Similarly, the Audio Analytic system is divided into a feature extraction module which extracts acoustic characteristics as the ears do, and a pattern matching engine which learns from data as the brain does. In building this technology, Audio Analytic has brought some deep skills to bear:

  • Collecting and managing large amounts of audio recordings of environmental sounds, for training and testing purposes. Many of these were recorded as actual field data rather than lab simulations.
  • Developing a feature extraction module able to capture the rich range of acoustic characteristics exhibited by a multitude of environmental sounds, which are much richer than the characteristics of speech and music.
  • Choosing and tuning the best machine learning algorithm for sound classification.
  • Making all this technology run on small embedded devices at a manageable and practical computational cost.

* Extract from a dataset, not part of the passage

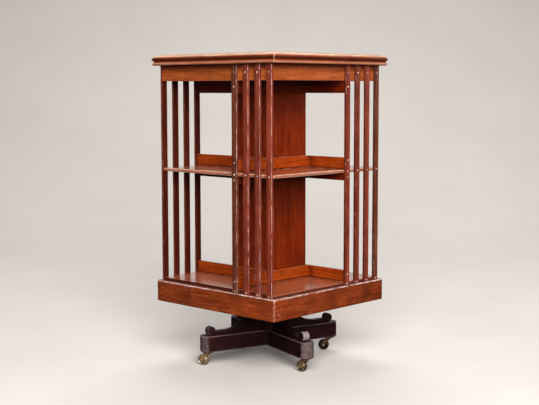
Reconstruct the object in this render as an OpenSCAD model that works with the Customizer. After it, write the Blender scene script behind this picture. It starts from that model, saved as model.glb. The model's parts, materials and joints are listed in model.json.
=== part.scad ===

The alternative approaches we see in the market are typically too simplistic for the task. The sound recognition algorithms used are mostly based solely on volume detection or auditory models, which is akin to ears without a brain: somehow able to characterise sounds, but unable to recognise them in a way that would generalise sufficiently across variations of the sounds of interest.

Conclusions

Sound recognition is inherently a hard computational problem, yet when properly addressed it yields high value by informing people if sounds of interest happen when they’re not present to hear them. As the Smart Home and Internet of Things market grows and develops, sound recognition is becoming recognised as an increasingly important source of valuable and actionable information. This means that any sound recognition technology deployed across connected devices in the home, workplace and general environment needs to be as accurate, reliable and efficient as possible.
We believe that Audio Analytic’s expertise and experience makes us the best in the world at sound recognition, and we continually develop and evolve our technology for the benefit of our customers and end-users.